§ Exercise instructions
Give again, word for word, each line from the top of the listing through the line that holds "# right side".

******

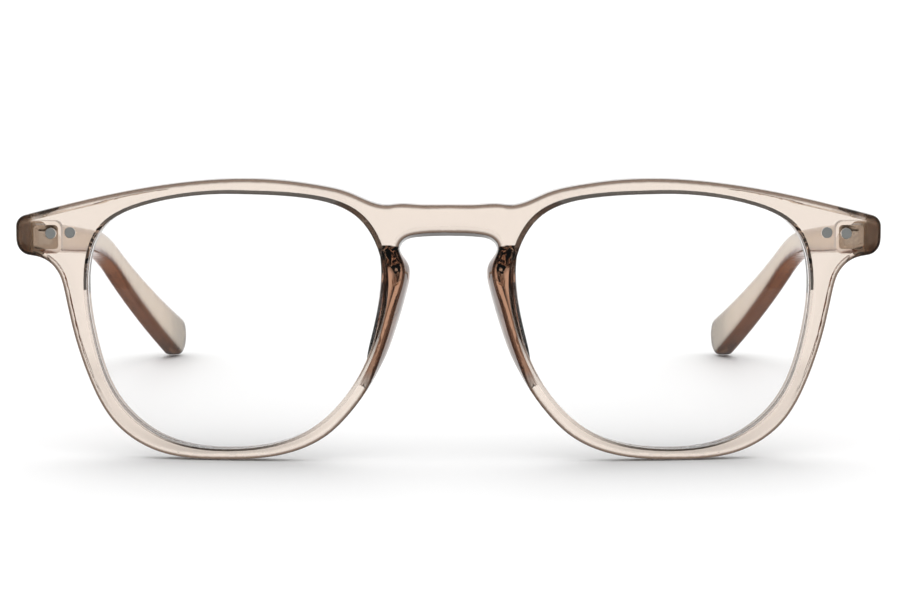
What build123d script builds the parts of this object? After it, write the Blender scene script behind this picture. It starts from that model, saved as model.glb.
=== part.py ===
from build123d import *

import copy
import os
from math import asin, cos, radians, sin, sqrt, tan

# A pair of full-rim glasses with clear plano lenses, standing on its rims and arm tips.
# Left and right are the wearer's. The wearer looks along -Y, so left is +X. Millimetres.
# Sub-parts are drawn for the left side with y = 0 at the bridge's front face, and the
# right side is their mirror image. The last section moves everything to the origin.

os.makedirs("parts", exist_ok=True)

# ---------------------------------------------------------------- front, as seen from ahead
BOW_RADIUS = 300.0  # plan curve of the front's outer face
RIM_DEPTH = 4.0
ABOVE_ALL = 60.0  # higher than any part, for cutting tools
ON_MIDDLE = 0.01  # edges with their middle nearer x = 0 than this lie on the mirror plane

BRIDGE_TOP = 42.3
TOP_EDGE = [(0, BRIDGE_TOP), (5, 42.3), (8.2, 42.42), (10, 42.22), (12, 42.5), (16.1, 44.2),
            (21, 45.4), (27.6, 46.25), (34.2, 46.45), (44.2, 45.68), (57.6, 43.25), (70.3, 40.0)]  # fmt: skip
TOP_END_SLOPE = 15.0
OUTER_X = 71.75
END_PIECE_SHOULDER = 38.2
LOWER_EDGE = [(OUTER_X, 36.5), (71.35, 34.6), (70.3, 33.6), (68.4, 33.2), (66.2, 32.3), (64.5, 30.3),
              (63.6, 27.4), (62.3, 21.4), (59.7, 13.4), (55.2, 5.6), (48, 1.1), (37.5, 0),
              (27.3, 0.95), (19.5, 4.6)]  # fmt: skip
LOWER_END_TANGENT = (-0.777, 0.629)

# The nose opening at three depths, from the rim's lower edge up to the middle of the bridge.
# It closes in behind the rim and opens out again towards the face, as the sides of a nose do.
NOSE_FRONT = [(19.5, 4.6), (15.6, 9.0), (13.2, 13.1), (11.7, 17.7), (10.4, 21.6), (9.3, 25.8), (8.1, 29.5),
              (7.8, 31.6), (8.25, 33.6), (8.6, 35.2), (7.8, 36.9), (5.5, 37.9), (0, 38.2)]  # fmt: skip
NOSE_MIDDLE = [(19.5, 4.6), (15.2, 8.9), (12.3, 12.9), (10.2, 17.0), (8.8, 21.0), (7.6, 24.9), (6.5, 29.0),
               (6.2, 31.4), (7.1, 33.0), (7.9, 34.4), (7.2, 35.6), (5.2, 36.2), (0, 36.4)]  # fmt: skip
NOSE_BACK = [(19.5, 4.6), (16.0, 8.8), (13.4, 12.8), (11.6, 16.6), (10.2, 20.6), (9.0, 24.6), (7.9, 28.6),
             (7.5, 30.6), (8.1, 32.0), (8.4, 33.2), (7.5, 34.2), (5.4, 34.6), (0, 34.8)]  # fmt: skip
FRONT_EDGE_ROUND, LOWER_EDGE_ROUND = 1.2, 0.8  # outer edges, ahead all round and behind below the lenses
NOSE_SECTIONS = [(-1.0, NOSE_FRONT), (6.5, NOSE_MIDDLE), (14.0, NOSE_BACK)]

# Each nose pad is a stack of ellipses: height, centre x, centre y, half length, half thickness.
PAD_SECTIONS = [(11.5, 15.1, 2.4, 1.5, 0.9), (14.5, 13.0, 3.2, 2.7, 1.3), (18.5, 11.3, 4.4, 4.2, 1.7),
                (22.5, 10.1, 5.3, 5.2, 1.9), (26.5, 9.2, 5.9, 5.7, 2.1), (30.0, 8.8, 5.9, 5.5, 2.2),
                (33.0, 9.2, 4.9, 4.2, 1.9), (35.5, 9.8, 3.0, 2.0, 1.3)]  # fmt: skip
PAD_TOE_IN = 12.0  # degrees that each pad's back end turns away from the nose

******

§ Full response
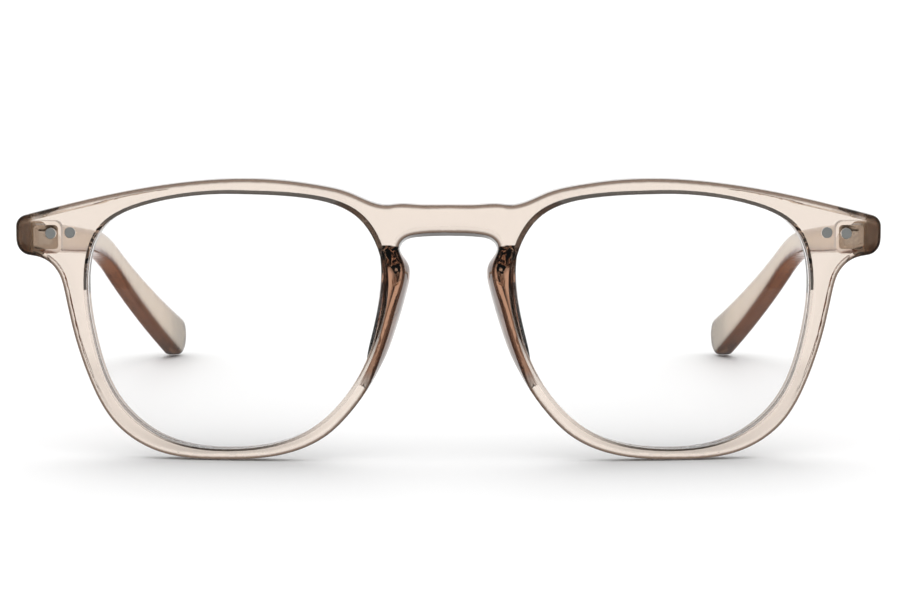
What build123d script builds the parts of this object? After it, write the Blender scene script behind this picture. It starts from that model, saved as model.glb.
=== part.py ===
from build123d import *

import copy
import os
from math import asin, cos, radians, sin, sqrt, tan

# A pair of full-rim glasses with clear plano lenses, standing on its rims and arm tips.
# Left and right are the wearer's. The wearer looks along -Y, so left is +X. Millimetres.
# Sub-parts are drawn for the left side with y = 0 at the bridge's front face, and the
# right side is their mirror image. The last section moves everything to the origin.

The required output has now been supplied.